> TASK:
Reproduce the following material exactly, including every line.

> RECORDED DATA:
_ _ _
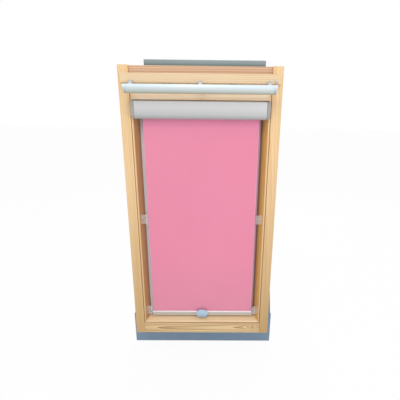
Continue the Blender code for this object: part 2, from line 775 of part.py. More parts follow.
def latch():
    """The latch case in the top rail, its tongue, and the strike plate in the head."""
    place_y = y_at(LATCH_DEPTH)
    case = box(
        "latch_case",
        (-LATCH_W / 2, place_y - LATCH_D / 2, SASH_TOP - LATCH_H),
        (LATCH_W / 2, place_y + LATCH_D / 2, SASH_TOP), STEEL,
    )
    slot = box(
        "tongue_slot",
        (-TONGUE_W / 2 - SEAT, place_y - TONGUE_T / 2 - SEAT, SASH_TOP - LATCH_H / 2),
        (TONGUE_W / 2 + SEAT, place_y + TONGUE_T / 2 + SEAT, SASH_TOP + 0.002),
    )
    cut(case, slot)
    low, high = SASH_TOP - LATCH_H / 2 + SEAT, SASH_TOP + TONGUE_OUT
    tongue = extrusion(
        "latch_tongue",
        [(-TONGUE_W / 2, low), (TONGUE_W / 2, low), (TONGUE_W / 2, high - 0.003),
         (TONGUE_W / 2 - 0.003, high), (-TONGUE_W / 2 + 0.003, high), (-TONGUE_W / 2, high - 0.003)],
        "Y", place_y - TONGUE_T / 2, place_y + TONGUE_T / 2, STEEL,
    )
    strike = box(
        "latch_strike",
        (-STRIKE_W / 2, place_y - STRIKE_D / 2, HEAD_BOTTOM),
        (STRIKE_W / 2, place_y + STRIKE_D / 2, HEAD_BOTTOM + STRIKE_T), STEEL,
    )
    mouth = box(
        "strike_mouth",
        (-TONGUE_W / 2 - 0.002, place_y - TONGUE_T / 2 - 0.002, HEAD_BOTTOM - 0.001),
        (TONGUE_W / 2 + 0.002, place_y + TONGUE_T / 2 + 0.002, HEAD_BOTTOM + STRIKE_T + 0.001),
    )
    return case, tongue, cut(strike, mouth)


def vent_flap():
    back, front = y_at(-FLAP_OFF), y_at(-FLAP_OFF - FLAP_T)
    top = FLAP_BOTTOM + FLAP_H
    ease = FLAP_EASE
    outline = [
        (front + ease, FLAP_BOTTOM), (back, FLAP_BOTTOM), (back, top - ARRIS), (back - ARRIS, top),
        *arc((front + ease, top - ease), ease, 90, 180, 4),
        *arc((front + ease, FLAP_BOTTOM + ease), ease, 180, 270, 4)[:-1],
    ]
    flap = extrusion("vent_flap", outline[::-1], "X", -FLAP_W / 2, FLAP_W / 2, PINE)
    for side_name, side in SIDES:
        half = FLAP_HINGE_L / 2 + 0.001
        clear = FLAP_HINGE_R + 0.0008
        notch = box(
            f"flap_notch_{side_name}",
            (side * FLAP_HINGE_X - half, y_at(-FLAP_HINGE_BACK) - clear, FLAP_BOTTOM - 0.001),
            (side * FLAP_HINGE_X + half, back + 0.001, FLAP_HINGE_Z + clear),
        )
        cut(flap, notch)
    return flap


def flap_hinge(side_name, side):
    """The hinge barrel on the flap's axis and the leaf that screws to the sash's top rail."""
    mid = side * FLAP_HINGE_X
    half = FLAP_HINGE_L / 2
    barrel = cylinder(
        f"flap_hinge_{side_name}", (mid, y_at(-FLAP_HINGE_BACK), FLAP_HINGE_Z),
        FLAP_HINGE_R, FLAP_HINGE_L, "X", STEEL, 16,
    )
    leaf = box(
        f"flap_leaf_{side_name}",
        (mid - half, y_at(-SEAT - FLAP_LEAF_T), FLAP_HINGE_Z - FLAP_LEAF_H),
        (mid + half, y_at(-SEAT), FLAP_HINGE_Z),
    )
    web = box(
        f"flap_web_{side_name}",
        (mid - half, y_at(-FLAP_HINGE_BACK), FLAP_HINGE_Z - SEAT - FLAP_WEB_T),
        (mid + half, y_at(-SEAT), FLAP_HINGE_Z - SEAT),
    )
    return join(barrel, leaf, web)


def bar_outline():
    """Section of the control bar in (y, z): a tall oval with a flatter back."""
    mid_y, mid_z = y_at(BAR_MID_DEPTH), BAR_BOTTOM + BAR_H / 2
    angles = np.radians(np.arange(0, 360, 15))
    power = 0.72
    return [
        (
            mid_y + math.copysign(abs(math.cos(a)) ** power, math.cos(a)) * BAR_D / 2,
            mid_z + math.copysign(abs(math.sin(a)) ** power, math.sin(a)) * BAR_H / 2,
        )
        for a in angles
    ]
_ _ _
> SOLUTION TO THE PROBLEM:
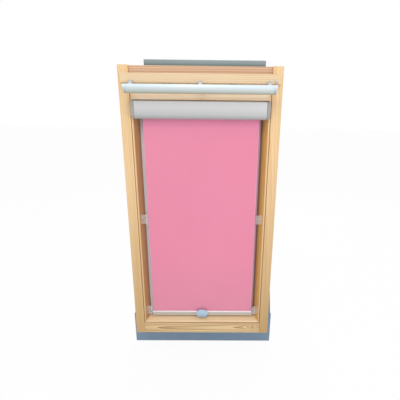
Continue the Blender code for this object: part 2, from line 775 of part.py. More parts follow.
def latch():
    """The latch case in the top rail, its tongue, and the strike plate in the head."""
    place_y = y_at(LATCH_DEPTH)
    case = box(
        "latch_case",
        (-LATCH_W / 2, place_y - LATCH_D / 2, SASH_TOP - LATCH_H),
        (LATCH_W / 2, place_y + LATCH_D / 2, SASH_TOP), STEEL,
    )
    slot = box(
        "tongue_slot",
        (-TONGUE_W / 2 - SEAT, place_y - TONGUE_T / 2 - SEAT, SASH_TOP - LATCH_H / 2),
        (TONGUE_W / 2 + SEAT, place_y + TONGUE_T / 2 + SEAT, SASH_TOP + 0.002),
    )
    cut(case, slot)
    low, high = SASH_TOP - LATCH_H / 2 + SEAT, SASH_TOP + TONGUE_OUT
    tongue = extrusion(
        "latch_tongue",
        [(-TONGUE_W / 2, low), (TONGUE_W / 2, low), (TONGUE_W / 2, high - 0.003),
         (TONGUE_W / 2 - 0.003, high), (-TONGUE_W / 2 + 0.003, high), (-TONGUE_W / 2, high - 0.003)],
        "Y", place_y - TONGUE_T / 2, place_y + TONGUE_T / 2, STEEL,
    )
    strike = box(
        "latch_strike",
        (-STRIKE_W / 2, place_y - STRIKE_D / 2, HEAD_BOTTOM),
        (STRIKE_W / 2, place_y + STRIKE_D / 2, HEAD_BOTTOM + STRIKE_T), STEEL,
    )
    mouth = box(
        "strike_mouth",
        (-TONGUE_W / 2 - 0.002, place_y - TONGUE_T / 2 - 0.002, HEAD_BOTTOM - 0.001),
        (TONGUE_W / 2 + 0.002, place_y + TONGUE_T / 2 + 0.002, HEAD_BOTTOM + STRIKE_T + 0.001),
    )
    return case, tongue, cut(strike, mouth)


def vent_flap():
    back, front = y_at(-FLAP_OFF), y_at(-FLAP_OFF - FLAP_T)
    top = FLAP_BOTTOM + FLAP_H
    ease = FLAP_EASE
    outline = [
        (front + ease, FLAP_BOTTOM), (back, FLAP_BOTTOM), (back, top - ARRIS), (back - ARRIS, top),
        *arc((front + ease, top - ease), ease, 90, 180, 4),
        *arc((front + ease, FLAP_BOTTOM + ease), ease, 180, 270, 4)[:-1],
    ]
    flap = extrusion("vent_flap", outline[::-1], "X", -FLAP_W / 2, FLAP_W / 2, PINE)
    for side_name, side in SIDES:
        half = FLAP_HINGE_L / 2 + 0.001
        clear = FLAP_HINGE_R + 0.0008
        notch = box(
            f"flap_notch_{side_name}",
            (side * FLAP_HINGE_X - half, y_at(-FLAP_HINGE_BACK) - clear, FLAP_BOTTOM - 0.001),
            (side * FLAP_HINGE_X + half, back + 0.001, FLAP_HINGE_Z + clear),
        )
        cut(flap, notch)
    return flap


def flap_hinge(side_name, side):
    """The hinge barrel on the flap's axis and the leaf that screws to the sash's top rail."""
    mid = side * FLAP_HINGE_X
    half = FLAP_HINGE_L / 2
    barrel = cylinder(
        f"flap_hinge_{side_name}", (mid, y_at(-FLAP_HINGE_BACK), FLAP_HINGE_Z),
        FLAP_HINGE_R, FLAP_HINGE_L, "X", STEEL, 16,
    )
    leaf = box(
        f"flap_leaf_{side_name}",
        (mid - half, y_at(-SEAT - FLAP_LEAF_T), FLAP_HINGE_Z - FLAP_LEAF_H),
        (mid + half, y_at(-SEAT), FLAP_HINGE_Z),
    )
    web = box(
        f"flap_web_{side_name}",
        (mid - half, y_at(-FLAP_HINGE_BACK), FLAP_HINGE_Z - SEAT - FLAP_WEB_T),
        (mid + half, y_at(-SEAT), FLAP_HINGE_Z - SEAT),
    )
    return join(barrel, leaf, web)


def bar_outline():
    """Section of the control bar in (y, z): a tall oval with a flatter back."""
    mid_y, mid_z = y_at(BAR_MID_DEPTH), BAR_BOTTOM + BAR_H / 2
    angles = np.radians(np.arange(0, 360, 15))
    power = 0.72
    return [
        (
            mid_y + math.copysign(abs(math.cos(a)) ** power, math.cos(a)) * BAR_D / 2,
            mid_z + math.copysign(abs(math.sin(a)) ** power, math.sin(a)) * BAR_H / 2,
        )
        for a in angles
    ]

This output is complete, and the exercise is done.